Coun Peter Gibson, the leader of Conservative-dominated Wyre, believes there will be major advantages if Wyre were to break away from the larger Lancashire County Council.

But Wyre’s Labour group are not in favour of the plan, and now the Department of Communities and Local Government suggests proposals to reorganise local government are ill-advised in the current economic climate.

Parliamentary under 
secretary of state and Conservative MP Kris Hopkins said of Chorley’s plans to form a unitary authority: “Given the precarious state of public 
finances the Government is of the view that now is not the time to undertake resource-intensive and disruptive restructuring of local government.

“We believe that it is just not sensible to disrupt and distract local government .

“Frankly we do not believe that the solution to the problems of local government lies in unitary restructuring at this present time.

“Any such transition to unitary status would require all the affected councils to agree; in the circumstances I would suggest that, given the impact such a change might have on Lancashire County Council, their views would be an important consideration in any proposals put to the Secretary of State.”

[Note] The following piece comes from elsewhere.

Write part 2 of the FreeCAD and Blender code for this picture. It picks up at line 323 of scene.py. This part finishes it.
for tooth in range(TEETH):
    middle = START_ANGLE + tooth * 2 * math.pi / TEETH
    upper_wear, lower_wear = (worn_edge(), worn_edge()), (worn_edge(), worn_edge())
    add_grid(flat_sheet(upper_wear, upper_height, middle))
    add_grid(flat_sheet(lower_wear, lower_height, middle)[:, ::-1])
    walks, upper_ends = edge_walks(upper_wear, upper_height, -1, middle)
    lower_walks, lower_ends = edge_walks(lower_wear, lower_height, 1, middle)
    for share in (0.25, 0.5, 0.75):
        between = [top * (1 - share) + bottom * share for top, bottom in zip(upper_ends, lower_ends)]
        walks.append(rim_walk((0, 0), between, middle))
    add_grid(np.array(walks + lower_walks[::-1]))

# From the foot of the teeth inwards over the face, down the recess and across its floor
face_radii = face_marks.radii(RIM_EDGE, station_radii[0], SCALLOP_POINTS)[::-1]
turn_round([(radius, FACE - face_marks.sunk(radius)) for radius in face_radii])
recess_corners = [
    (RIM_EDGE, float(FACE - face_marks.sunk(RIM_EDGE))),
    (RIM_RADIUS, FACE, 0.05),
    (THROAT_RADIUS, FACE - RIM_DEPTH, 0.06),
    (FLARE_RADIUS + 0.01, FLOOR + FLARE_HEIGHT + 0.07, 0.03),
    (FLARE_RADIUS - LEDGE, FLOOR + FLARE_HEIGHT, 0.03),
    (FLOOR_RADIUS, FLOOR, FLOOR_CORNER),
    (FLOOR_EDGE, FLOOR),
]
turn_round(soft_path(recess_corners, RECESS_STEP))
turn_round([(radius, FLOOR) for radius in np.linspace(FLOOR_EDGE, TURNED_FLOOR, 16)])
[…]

However, he added the government would not stand in the way if any council attempted such a move.

Coun Lorraine Beavers, a Fleetwood Labour councillor at borough and county level, said: “Coun Gibson has failed to secure the support of his own party. His government has described his proposals as a waste of public resources that threaten to distract from the work he should be doing to support local residents in these extremely difficult times for local authorities and the communities we 
represent.”

She said Chorley Council, which also hopes to go unitary, has forecast costs of more than £250,000 to hold such a referendum and that Wyre would face similar costs.

She added: “Coun Gibson is willing to commit significant public resources to a political cause destined to fail whilst he point blank refuses to support the reintroduction of subsidised tram travel for elderly and disabled residents in Fleetwood and Cleveleys, at around a fifth of the cost.”

Coun Gibson, unavailable for comment, has argued the “dead hand” of County Hall is inefficient and is holding Wyre back.